Since the 1992 pull-out of its military bases, the U.S. has secretly negotiated for the reinstallation of the military facilities and was able to do so through the onerous imposition of the Visiting Forces Agreement (VFA) by an executive agreement with then President Fidel V. Ramos in February 1998. The VFA granted the U.S. full rights to use the country’s ports, airfields and airspace for its naval, airforce and land forces and operations anywhere in the archipelago. It also allowed the scheduling of “joint war exercises” between the U.S. and AFP.

Together with other secret agreements, the VFA allows the U.S. to deploy forces as well as logistics and military installations in the Philippines on a rotational, “permanent-temporary” basis – all of which approximate the re-establishment of military bases.

In September 2001, Admiral Thomas Fargo, commander-in-chief of the U.S. Pacific Command (CINCPAC), said that Clark, Subic and other military facilities in the Philippines would be used in the “global war against terrorism.” Initially, the bases will be used for “transit and transshipment of materials and personnel” as well as refueling of the U.S. Pacific Fleet from Honolulu, Guam, the U.S. West Coast to the U.S. base in Diego Garcia in the Indian Ocean. Including its former bases and other ports and airspace in the Philippines, these U.S. bases were used to support the recent wars of invasion in Afghanistan and Iraq and will also be used in a new U.S. war against North Korea, Iran and other members of the so-called “axis of evil.”

Aside from the VFA, the other forms and instruments of armed interventionism in the Philippines are:

1) the Mutual Logistics Support Agreement (MLSA);

2) the retention of the outdated Mutual Defense Pact of 1951;

3) the establishment of the Defense Policy Board (DPB) based in Pentagon;

4) the retention of JUSMAG (Joint U.S. Military Advisory Group);

5) control of the AFP in the guise of military aid, war exercises, training of senior and junior officers and related;

6) the executive agreement signed by Macapagal-Arroyo granting immunity rights to U.S. forces in the Philippines in violation of the Philippine Constitution, the Rome-based International Criminal Court (ICC) Treaty and other international humanitarian laws and conventions;

7) continued intervention in counter-insurgency (now dubbed as “counter-terrorism”) operations through the deployment “military advisers,” trainers, Special Operation Forces (SOFs) and other forms of “military assistance” (such as intelligence, air support, etc.);

8) retention of a number of U.S. forces - along with their logistics, war equipment and other facilities – who are participating in so-called war exercises on a temporary or permanent basis;

9) covert operations by the CIA and other U.S. intelligence arms as well as by the National Endowment for Democracy (NED), US Agency for International Development (AID) such as its clandestine and well-funded AGILE project, and other “non-military” forms;

10) tagging revolutionary groups, their leaders as well as legal organizations as “terrorist” in order to justify bigger armed interventionism in the guise of the “war on terror” and become “legitimate targets” of military, police and intelligence operations;

11) covert pressures on the Philippine government, through the DND, to scuttle peace talks with the National Democratic Front of the Philippines (NDFP)

By the way, one of the most recent acts of intervention by the U.S. is the replacement in 2002 of Vice President Teofisto Guingona, who has a record of anti-U.S. bases stance, by the rabidly pro-U.S. and former Marcos henchman, Blas Ople as foreign affairs secretary.
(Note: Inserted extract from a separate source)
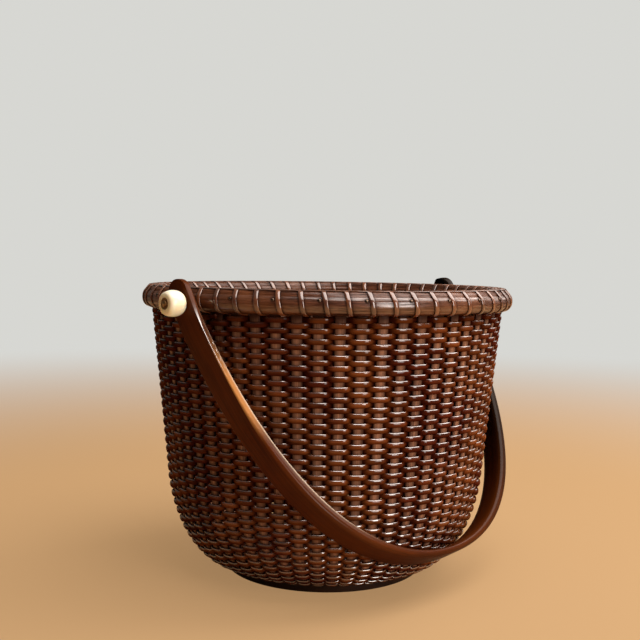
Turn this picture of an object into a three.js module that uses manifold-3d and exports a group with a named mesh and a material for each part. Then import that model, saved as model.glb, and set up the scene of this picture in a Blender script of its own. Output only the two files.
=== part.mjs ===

In October 2003, the head of the VFA Monitoring Committee, lawyer Amado Valdez, was sacked by Ople for saying in a report that the treaty is onerous and one-sided in favor of the United States.

5) What are the economic, social and political costs of current U.S. interventionism in the Philippines?

a) Economic costs:

- heightening of the exploitation and plunder of the country’s natural resources including labor;

- the subservience of the whole Philippine economy to the U.S. economy and that of other capitalist countries like Japan and EU countries;

- the deterioration, underdevelopment and destruction of the country’s economy thus causing the greater impoverishment and oppression of the Filipino people particularly the poor;

- through their neo-colonial ties with and puppetry to the U.S., the continued domination of the country’s landholdings, trade and other wealth by the elite (the landlords, comprador-bourgeoisie and big bureaucrats in government)

b) Social costs:

- the exploitation of the people particularly women due to the proliferation of prostitution, entertainment and other forms of enslavement in the service of U.S. forces;

- due to increasing defense budgets in line with the U.S.-RP military alliance, the deterioration of public services including food, education, health, housing, social welfare and basic programs;

- increase in the number of internal refugees displaced by government’s total war policy and armed intervention by the U.S. in the guise of training exercises, humanitarian missions and others;

c) Political costs:

- a government and military establishment that is elitist, anti-people and blindly obedient to U.S. dictation;

- infringement of the country’s sovereign, independent and territorial rights;

- State Terrorism as manifested in the push for a “Strong Republic,” in anti-terrorism bills that threaten the people’s civil and political rights and in the increase in the number and scale of human rights violations;

- lack of an independent foreign policy that serves to reinforce the image of the Philippine government in the world community as a puppet of the U.S.

*Paper read at the conference of the College Editors Guild of the Philippines – National Capital Region on Oct. 21, 2003 at San Beda College auditorium, Manila. Author Tuazon is also a member of the Center for Anti-Imperialist Studies (CAIS).